接上文 PySpark源码分析之AM端运行流程(Driver) 的最后部分可知,PySpark是通过Py4j来实现与Scala端JVM通信交互的(注:Py4j只用于Driver端Python调用JVM中方法;Executor端是直接通过socket通信的。),PySpark主要提供一层Python API的封装。其过程主要是JVM会开启一个Socket端口提供RPC服务,Python需要调用Spark API时,它会作为客户端将调用指令序列化成字节流发送到Socket服务端口,JVM接受字节流后解包成对应的指令,然后找到目标对象和代码进行执行,然后将执行结果序列化成字节流通过Socket返回给客户端,客户端收到字节流后再解码成Python对象,于是Python客户端就成功拿到了远程调用的结果(注:Py4j同时支持【Python -> JVM】和【JVM -> Python】,本文仅仅分析前者,后者在Spark Streaming中有适用场景,以后有时间再分析)。

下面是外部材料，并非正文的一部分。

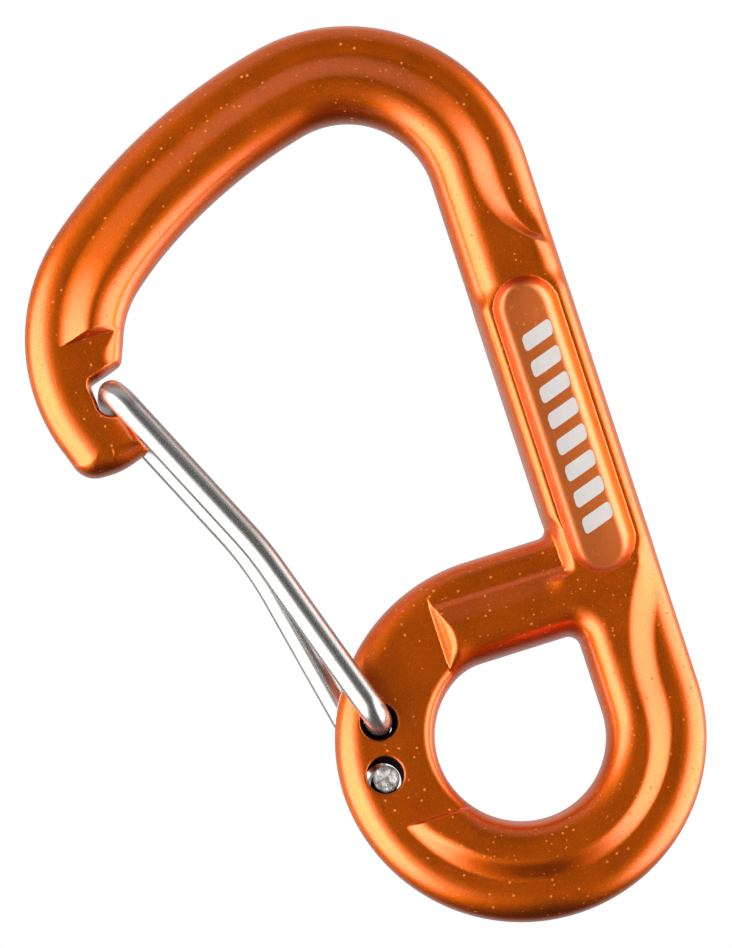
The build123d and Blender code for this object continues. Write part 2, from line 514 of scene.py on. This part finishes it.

官方文档:https://www.py4j.org/index.html
github:https://github.com/bartdag/py4j
Py4j内存模型:
Every time a Java object is sent to the Python side, a reference to the object is kept on the Java side (in the Gateway class). Once the object is garbage collected on the Python VM (reference count == 0), the reference is removed on the Java VM: if this was the last reference, the object will likely be garbage collected too. When a gateway is shut down, the remaining references are also removed on the Java VM.
Because Java objects on the Python side are involved in a circular reference (JavaObject and JavaMember reference each other), these objects are not immediately garbage collected once the last reference to the object is removed (but they are guaranteed to be eventually collected if the Python garbage collector runs before the Python program exits).
In doubt, users can always call the detach function on the Python gateway to explicitly delete a reference on the Java side. A call to gc.collect() also usually works.
每次将Java对象发送到Python端时,对该对象的引用都保存在Java端(在Gateway类中)。一旦对象在Python VM上被垃圾收集(引用计数== 0),该引用在Java的VM上也会被删除:如果这是最后一个引用,那么该对象也很可能被垃圾收集。当gateway关闭时,剩余的引用也会在Java VM上删除。
因为Python端的Java对象间循环引用(JavaObject
和JavaMember
相互引用),所以在删除最后一个对象引用后并不会立即进行垃圾回收(但能够保证在Python程序最终退出之前,进行Python的垃圾回收)。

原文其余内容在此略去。